Around the country are millions and millions of families who are feeling the pressure of rising prices. This year in particular, people are counting on getting their tax refunds to help cover the bills.

I’ll cut right to the heart of the matter for those families whose refunds might be delayed due to IRS backlogs. If you’re frustrated by poor customer service from the IRS, you’ve got years and years of Republican cuts to blame for gutting the agency’s ability to meet your expectations.

For all the talk about running government more like a business, Republicans seem to want to turn government into the kind of dysfunctional business that never has a repeat customer.

They had an opportunity, when they passed their tax law in 2017, to fix the IRS comprehensively, reduce backlogs and improve service. They did not do it. In fact, they added more complexity to the tax code and made the tax system more difficult to manage. This came after Republicans had been squeezing the IRS budget steadily for years. It was clear at the time, Republicans were steering into a train wreck, and you’re seeing the effects today.

The number of revenue agents at the IRS, the people who audit tax returns, is currently a third of what it was a decade ago. The officers who collect unpaid taxes are down by nearly half. The agency has the same number of employees it did in 1970 when the country’s population and economy were a fraction of the size they are today.

As of late March, the IRS was facing a backlog of 12 million tax returns. Service agents are struggling to keep up with phone calls. So far this year they’ve been able to answer only 11 percent of them.

The IRS has recently been on a hiring mission thanks to funding and hiring authority passed by Democrats.
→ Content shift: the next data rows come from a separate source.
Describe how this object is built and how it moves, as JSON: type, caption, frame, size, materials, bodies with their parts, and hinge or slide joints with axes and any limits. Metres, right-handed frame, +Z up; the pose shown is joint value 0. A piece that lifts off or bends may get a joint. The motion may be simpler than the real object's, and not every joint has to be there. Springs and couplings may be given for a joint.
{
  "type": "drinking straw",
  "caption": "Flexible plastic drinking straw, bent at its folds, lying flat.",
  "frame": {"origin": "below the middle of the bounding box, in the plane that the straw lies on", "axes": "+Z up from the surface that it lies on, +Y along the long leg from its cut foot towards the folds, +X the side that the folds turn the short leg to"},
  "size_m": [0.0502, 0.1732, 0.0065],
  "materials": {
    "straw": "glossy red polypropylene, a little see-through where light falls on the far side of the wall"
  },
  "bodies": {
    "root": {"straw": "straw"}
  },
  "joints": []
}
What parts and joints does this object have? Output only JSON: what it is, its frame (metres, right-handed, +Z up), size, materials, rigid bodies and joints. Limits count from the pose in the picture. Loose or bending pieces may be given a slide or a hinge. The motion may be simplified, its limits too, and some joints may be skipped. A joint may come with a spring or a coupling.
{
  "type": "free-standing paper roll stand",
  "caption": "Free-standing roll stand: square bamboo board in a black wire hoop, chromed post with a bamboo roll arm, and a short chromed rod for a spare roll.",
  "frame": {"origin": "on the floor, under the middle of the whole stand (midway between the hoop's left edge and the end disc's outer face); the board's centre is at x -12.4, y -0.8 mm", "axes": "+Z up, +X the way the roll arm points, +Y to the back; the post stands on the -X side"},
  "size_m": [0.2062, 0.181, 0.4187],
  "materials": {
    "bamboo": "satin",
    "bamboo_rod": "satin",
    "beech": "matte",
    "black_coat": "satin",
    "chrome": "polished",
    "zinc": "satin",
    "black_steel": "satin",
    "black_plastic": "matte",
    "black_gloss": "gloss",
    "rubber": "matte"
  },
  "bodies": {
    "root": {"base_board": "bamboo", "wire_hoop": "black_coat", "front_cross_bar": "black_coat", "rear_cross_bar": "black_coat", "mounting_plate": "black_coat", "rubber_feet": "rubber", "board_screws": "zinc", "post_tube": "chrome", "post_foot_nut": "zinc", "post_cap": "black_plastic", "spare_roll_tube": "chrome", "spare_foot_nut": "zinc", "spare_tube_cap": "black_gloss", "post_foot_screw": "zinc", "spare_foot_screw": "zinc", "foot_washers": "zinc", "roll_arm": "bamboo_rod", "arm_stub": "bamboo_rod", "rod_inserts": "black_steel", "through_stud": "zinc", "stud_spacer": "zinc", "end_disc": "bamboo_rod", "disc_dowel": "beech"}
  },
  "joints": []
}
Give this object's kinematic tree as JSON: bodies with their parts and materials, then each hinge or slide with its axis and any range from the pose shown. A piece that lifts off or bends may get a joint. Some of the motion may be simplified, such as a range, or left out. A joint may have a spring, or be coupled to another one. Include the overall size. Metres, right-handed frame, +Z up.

The agency is making progress on the backlog and targeting resources at customer service and phone lines. But in the meantime, law abiding taxpayers dealing with the aftereffects of these Republican budget cuts are left with the impression that the government couldn’t manage a two-car parade.

With that said, not everybody is pained by what’s happening at the IRS. Customer service has fallen off, but tax enforcement is in even worse shape, which means these are high times for wealthy tax cheats. The IRS is totally outmanned against tax cheats who use those complexity-driven loopholes to cheat out of paying their fair share. There are fewer revenue agents working today than at any point since World War Two, but the challenge they’re up against is a whole lot bigger.

Some of the murkiest, most loophole-ridden parts of America’s broken tax code deal with partnership income. It is a thicket of super-complicated rules that are supposed to apply to a third of all business income in the United States — a large and growing percentage.

In fiscal year 2020, the IRS examined barely more than one tenth of one percent of partnership tax returns. The tiniest sliver. Meanwhile, new research from U.C. Berkley found that the working poor are 12 times more likely to face an audit.

Look at the big picture. As a result of years of Republican budget cuts, IRS customer service is struggling at best, wealthy tax cheats are getting away with breaking the law, and the burden of tax enforcement has been shifted onto working people who spend every day walking a tightrope.

Democrats in Congress have begun to reinvest in taxpayer service and enforcement to crack down on the cheats and to make tax filing season less of a headache for everybody else. Part of that ongoing process, in my view, must be making it easier for Americans to file their taxes directly online, for free.

Taxpayers are paying huge sums to file their taxes through private companies, and some of those companies use deeply deceptive practices to steer them away from free options they have a legal right to use.

I’ve been a longtime supporter of the right to file directly with the IRS online, as well as a “simple return” system in which your forms show up completed, and all you have to do is check the numbers. The bottom line is that it’s past time for Congress to tell these tax prep companies that they no longer have a free pass to turn rip-offs and deception into profits.

Wrapping up, I want to thank Commissioner Rettig and particularly the frontline staff at IRS for putting in long hours this filing season to get refunds out in a timely way. That job’s been made a lot harder, but the staff are working hard and that effort is much appreciated. I’m looking forward to our discussion with Commissioner Rettig today.